Accepting our reality
We often speak with people who describe having a ‘happy childhood’ with no experiences that could trigger social anxiety. Unsurprisingly, many will later share events and parenting patterns that we now know to be adverse childhood experiences. So I know I’m not alone in wanting to push away the idea that I’ve been shaped by my upbringing (which sounds ridiculous now I type it – how could that not be the case?).
Whilst trauma can be quite the triggering word that we might understandably want to dissociate ourselves from, the reality is that an adverse childhood experience can be as common as your parents divorcing, or as simple as feeling that you weren’t loved or thought of as important, or that your family didn’t seem to support or feel close to each other. So it’s easy to see how our parents’ own issues; their physical and emotional availability and their own stress responses, can impact a child here, right? Our parents’ actions, or lack of interaction, are more about where they are in their lives than about the child. Yet, as children, we naturally make everything about us.
Letting go of blame
We wholeheartedly advocate letting go of any unhelpful beliefs that there is ‘something wrong with you’ or you’re ‘wrong’ or ‘broken’ in some way. And we’ve learned that understanding the impact of the negative messages we receive in childhood (subtlety and unintentionally or otherwise) is often essential in this.
However, let’s be clear that this isn’t about placing blame on our parents for the way that we are right now. They’re in the middle of this domino effect too. So often it’s passed down from one generation to the next as intergenerational trauma and repeated until someone moves into healing. It didn’t start with you, or your parents, so there’s no one to blame here. It’s simply a cycle that so many of us have found ourselves in.

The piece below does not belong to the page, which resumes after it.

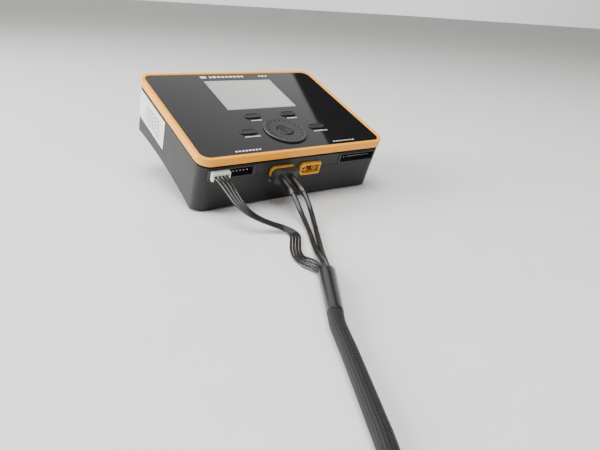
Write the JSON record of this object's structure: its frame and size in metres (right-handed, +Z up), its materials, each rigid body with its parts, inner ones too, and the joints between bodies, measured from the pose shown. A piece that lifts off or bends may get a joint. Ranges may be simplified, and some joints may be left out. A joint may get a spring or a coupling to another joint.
{
  "type": "balance battery charger",
  "caption": "Desktop battery charger with an orange bezel, a colour display, a jog dial and keys, propped on a rear kickstand, with a sleeved charge lead plugged into its front.",
  "frame": {"origin": "middle of the charger's bounding box without its lead, on the surface that it stands on", "axes": "+X to the right as seen from the front, +Y to the back, +Z up; the case leans forward by 19.3 degrees about X"},
  "size_m": [0.3015, 0.3476, 0.0739],
  "materials": {
    "shell_plastic": "matt black moulded plastic",
    "bezel_orange": "satin orange plastic",
    "panel_gloss": "polished black acrylic with white marks",
    "display_glass": "glossy display lens",
    "key_plastic": "satin black plastic",
    "board_green": "green solder mask",
    "heat_sink_metal": "extruded aluminium",
    "amber_nylon": "amber nylon",
    "contact_brass": "gold-plated brass",
    "black_nylon": "black nylon",
    "white_nylon": "white nylon or silicone",
    "capacitor_can": "sleeved can",
    "label_paper": "white label film",
    "led_lens": "clear lens",
    "rubber": "black rubber",
    "screw_steel": "black oxide steel",
    "silicone": "black silicone insulation",
    "heat_shrink": "black heat-shrink tube",
    "braid": "black braided sleeve"
  },
  "bodies": {
    "case": {"balance_plug": "white_nylon", "balance_socket_left": "black_nylon", "balance_socket_right": "black_nylon", "balance_wire_1": "silicone", "balance_wire_2": "silicone", "balance_wire_3": "silicone", "balance_wire_4": "silicone", "bezel_ring": "bezel_orange", "capacitor_left": "capacitor_can", "capacitor_right": "capacitor_can", "case_screw_back_left": "screw_steel", "case_screw_back_right": "screw_steel", "case_screw_front_left": "screw_steel", "case_screw_front_right": "screw_steel", "connector_board": "board_green", "control_board": "board_green", "display_module": "key_plastic", "display_window": "display_glass", "encoder": "black_nylon", "fan_frame_left": "black_nylon", "fan_frame_right": "black_nylon", "far_balance_lead": "silicone", "far_balance_plug": "white_nylon", "far_boot": "heat_shrink", "far_power_plug": "amber_nylon", "fascia_panel": "panel_gloss", "foot_back_left": "rubber", "foot_back_right": "rubber", "foot_front_left": "rubber", "foot_front_right": "rubber", "heat_sink": "heat_sink_metal", "input_socket": "amber_nylon", "lead_collar": "heat_shrink", "lead_sleeve": "braid", "lower_shell": "shell_plastic", "main_board": "board_green", "output_pin_left_inner": "contact_brass", "output_pin_left_outer": "contact_brass", "output_pin_right_inner": "contact_brass", "output_pin_right_outer": "contact_brass", "output_socket_left": "amber_nylon", "output_socket_right": "amber_nylon", "power_plug": "black_nylon", "power_wire_inner": "silicone", "power_wire_outer": "silicone", "side_label": "label_paper", "status_light": "led_lens", "switch_mat": "white_nylon", "upper_shell": "shell_plastic"},
    "stand": {"kickstand": "shell_plastic", "kickstand_pad": "rubber"},
    "dial": {"jog_dial": "key_plastic"},
    "button": {"dial_button": "key_plastic"},
    "key_upper_left": {"upper_left_key": "key_plastic"},
    "key_upper_right": {"upper_right_key": "key_plastic"},
    "key_lower_left": {"lower_left_key": "key_plastic"},
    "key_lower_right": {"lower_right_key": "key_plastic"},
    "fan_left": {"fan_rotor_left": "black_nylon"},
    "fan_right": {"fan_rotor_right": "black_nylon"}
  },
  "joints": [
    {"name": "kickstand_hinge", "type": "hinge", "parent": "case", "child": "stand", "pos_m": [0, 0.04072, 0.02993], "axis": [-1, 0, 0], "range_deg": [0, 90]},
    {"name": "jog_dial_turn", "type": "hinge", "parent": "case", "child": "dial", "pos_m": [0, -0.03583, 0.04519], "axis": [0, -0.3305, 0.9438], "continuous": true},
    {"name": "dial_button_press", "type": "slide", "parent": "case", "child": "button", "axis": [0, 0.3305, -0.9438], "range_m": [0, 0.0005], "stiffness_N_per_m": 2000},
    {"name": "upper_left_key_press", "type": "slide", "parent": "case", "child": "key_upper_left", "axis": [0, 0.3305, -0.9438], "range_m": [0, 0.0005], "stiffness_N_per_m": 2000},
    {"name": "upper_right_key_press", "type": "slide", "parent": "case", "child": "key_upper_right", "axis": [0, 0.3305, -0.9438], "range_m": [0, 0.0005], "stiffness_N_per_m": 2000},
    {"name": "lower_left_key_press", "type": "slide", "parent": "case", "child": "key_lower_left", "axis": [0, 0.3305, -0.9438], "range_m": [0, 0.0005], "stiffness_N_per_m": 2000},
    {"name": "lower_right_key_press", "type": "slide", "parent": "case", "child": "key_lower_right", "axis": [0, 0.3305, -0.9438], "range_m": [0, 0.0005], "stiffness_N_per_m": 2000},
    {"name": "fan_left_spin", "type": "hinge", "parent": "case", "child": "fan_left", "pos_m": [-0.03, -0.01581, 0.02041], "axis": [0, -0.3305, 0.9438], "continuous": true},
    {"name": "fan_right_spin", "type": "hinge", "parent": "case", "child": "fan_right", "pos_m": [0.03, -0.01581, 0.02041], "axis": [0, -0.3305, 0.9438], "continuous": true}
  ]
}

We don’t know how to do better until we learn about it. We might not feel capable of changing until we see ourselves in a different light. Or we might be ‘stuck’ in our ways without getting the right support.
When we experience trauma, we’re adapting from the inside out. Our nervous system learns to bypass our natural social engagement system, and leans towards a fight (anger and defensiveness), flight (running away or distracting), freeze (shutting down or isolating) or fawn (people pleasing and putting yourself last) response as its new go-to setting. We’re acting and thinking from a place of pain and fear. We might not know how we feel or what our bodies are telling us we need. We may be less flexible in our responses and act more defensively.

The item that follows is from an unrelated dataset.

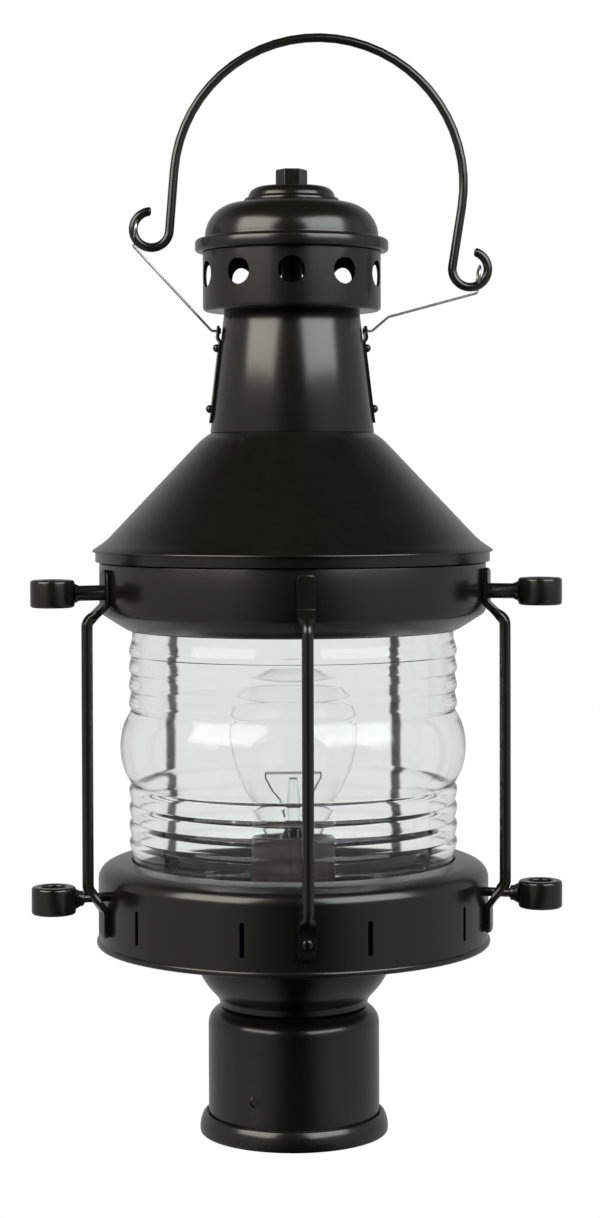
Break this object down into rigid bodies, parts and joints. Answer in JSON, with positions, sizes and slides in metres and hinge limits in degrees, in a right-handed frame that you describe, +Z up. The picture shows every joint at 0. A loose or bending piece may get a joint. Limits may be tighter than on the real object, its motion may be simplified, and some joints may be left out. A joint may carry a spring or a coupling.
{
  "type": "ship lantern",
  "caption": "Black post-top ship lantern: ribbed lens glass behind guard bars, conical roof with vented chimney cap, lashing eyes, wire-hung bail and a cup fitter for a post.",
  "frame": {"origin": "on the axis of the post bore, level with the fitter's bottom hem", "axes": "+Z up along the lantern's axis; the front guard bar is on the -Y side and the bail's arch lies along X"},
  "size_m": [0.2418, 0.1964, 0.5132],
  "materials": {
    "black_enamel": "semi-gloss black powder coat",
    "plated_steel": "zinc plated, satin",
    "blackened_steel": "blackened, satin",
    "gasket_rubber": "matte",
    "lens_glass": "clear pressed glass with rings",
    "bulb_glass": "thin clear glass",
    "stem_glass": "clear glass",
    "link_wire": "bright drawn wire",
    "socket_moulding": "black moulding, semi-gloss",
    "brass": "plain",
    "base_shell": "plain rolled",
    "filament_wire": "plain"
  },
  "bodies": {
    "lantern": {"post_fitter": "black_enamel", "fitter_nipple": "plated_steel", "nipple_nuts": "plated_steel", "bowl_neck": "black_enamel", "base_pan": "black_enamel", "lower_gallery": "black_enamel", "glass_seat": "black_enamel", "lower_gasket": "gasket_rubber", "lens_glass": "lens_glass", "upper_sleeve": "gasket_rubber", "upper_band": "black_enamel", "crossbar": "plated_steel", "centre_rod": "blackened_steel", "rod_nuts": "plated_steel", "eye_nuts": "plated_steel", "foot_screws": "black_enamel", "foot_nuts": "plated_steel", "guard_bar_1": "black_enamel", "guard_bar_2": "black_enamel", "guard_bar_3": "black_enamel", "guard_bar_4": "black_enamel", "guard_bar_5": "black_enamel", "eye_bolt_lower_left": "black_enamel", "eye_bolt_lower_right": "black_enamel", "eye_bolt_upper_left": "black_enamel", "eye_bolt_upper_right": "black_enamel", "lamp_socket": "socket_moulding", "socket_contact": "brass", "socket_shell": "brass", "bulb_base": "base_shell", "bulb_glass": "bulb_glass", "bulb_stem": "stem_glass", "bulb_filament": "filament_wire"},
    "roof": {"roof_cone": "black_enamel", "chimney": "black_enamel", "bail_strap_left": "black_enamel", "bail_strap_right": "black_enamel", "strap_rivets": "black_enamel", "vent_collar": "black_enamel", "vent_dome": "black_enamel", "top_disc": "black_enamel"},
    "finial": {"finial_nut": "black_enamel"},
    "left_link": {"wire_link_left": "link_wire"},
    "right_link": {"wire_link_right": "link_wire"},
    "bail": {"bail": "black_enamel"}
  },
  "joints": [
    {"name": "roof_lift", "type": "slide", "parent": "lantern", "child": "roof", "axis": [0, 0, 1], "range_m": [0, 0.19]},
    {"name": "finial_turn", "type": "hinge", "parent": "roof", "child": "finial", "pos_m": [0, 0, 0.4419], "axis": [0, 0, 1], "continuous": true},
    {"name": "left_link_swing", "type": "hinge", "parent": "roof", "child": "left_link", "pos_m": [0, 0, 0.3746], "axis": [1, 0, 0], "range_deg": [-60, 60]},
    {"name": "right_link_swing", "type": "hinge", "parent": "roof", "child": "right_link", "pos_m": [0, 0, 0.3746], "axis": [1, 0, 0], "range_deg": [-60, 60]},
    {"name": "bail_swing", "type": "hinge", "parent": "left_link", "child": "bail", "pos_m": [-0.07271, 0, 0.42176], "axis": [0.9916, 0, -0.1294], "range_deg": [-90, 90]}
  ],
  "couplings": [
    {"joint": "right_link_swing", "follows": "left_link_swing", "ratio": 1}
  ]
}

Essentially, what we’re experiencing is an “intensely painful feeling or experience of believing that we are flawed and therefore unworthy of love and belonging”, known as shame as defined by renowned shame and vulnerability researcher Brené Brown. I noticed this pattern of people experiencing social anxiety feeling flawed and unworthy early in my work as a coach. Brené’s work helped us to connect the dots, whilst further research confirmed the relationship between trauma and shame.
When we experience shame, we tend to default to using certain behaviours as self-protective ‘shame shields’. Researcher Linda Hartling describes three of these strategies of disconnection. Take a look and consider which one you most gravitate towards using:
- Moving Away – Withdrawing, hiding, silencing ourselves and keeping secrets
- Moving Towards – Seeking to appease and please others and be seen as ‘perfect’
- Moving Against – Trying to gain power over others through aggression, blaming and shaming
How does this fit with social anxiety?
Social anxiety is characterised by anxiety and avoidance, which is triggered by an intense fear of negative criticism in performance and social interaction situations. We know that, whenever possible, people experiencing social anxiety will attempt to avoid their most feared situations. Whenever it is not avoidable, they will endure the situation, often with feelings of intense distress and panic.
Well, when our deepest belief is that we’re flawed and unworthy, we’re expecting to be criticised and rejected. Why is this so scary for us? Because, as a social species, we’re wired for connection and dependent on each other. It wasn’t so long ago in the history of humanity that being outcast from the tribe would lead to certain death! This is no longer true. A lack of acceptance from one person or group does not mean we’re rejected from all of society. But our brains have not evolved to understand this yet. So any perceived threat of rejection sets off our internal panic alarms and puts us into survival mode.
So to self-protect, we adopt these shame shields as a way to try to fit in and hide our flaws. What we’ve seen in ourselves and the people we work with is that, when we experience social anxiety we primarily adopt the Moving Away strategy. However, in situations where avoidance is not an option and interactions are necessary, we’ve seen a common tendency to pick up the Moving Towards strategy. Whenever we’re using these shame shields, they’re moving us further away from our own authenticity. We’re hiding who we truly are. And this is what trauma really is, it’s a disconnection from yourself. It’s like we’re rejecting ourselves now so that someone else doesn’t get a chance to later. But this isn’t the end of your story.
You can change how you are
You may have learned to respond in this way due to things that were outside of your control as a child, but you do not have to continue with the same old patterns now. There’s no magic pill or quick fix that somebody else can give to you. However, if you can learn something, then you can unlearn it too. Human beings are amazing like that.
Once you realise that how you’re seeing the world and how you’re showing up isn’t fixed; you have the ability to question those old unhelpful beliefs, thoughts and behaviours that have been holding you back; and to practice choosing to respond in new ways that do work for you.
This means seeing that you’re the one person who can now begin to recognise those old, automatic patterns that are no longer serving you. Then start to do the work to change them so you can show up as your true, authentic self.
As Gabor Mate tells us: it is not the world -not what’s outside of us- but what we hold inside that traps us. “We may not be responsible for the world that created our minds, but we can take responsibility for the mind with which we create our world”.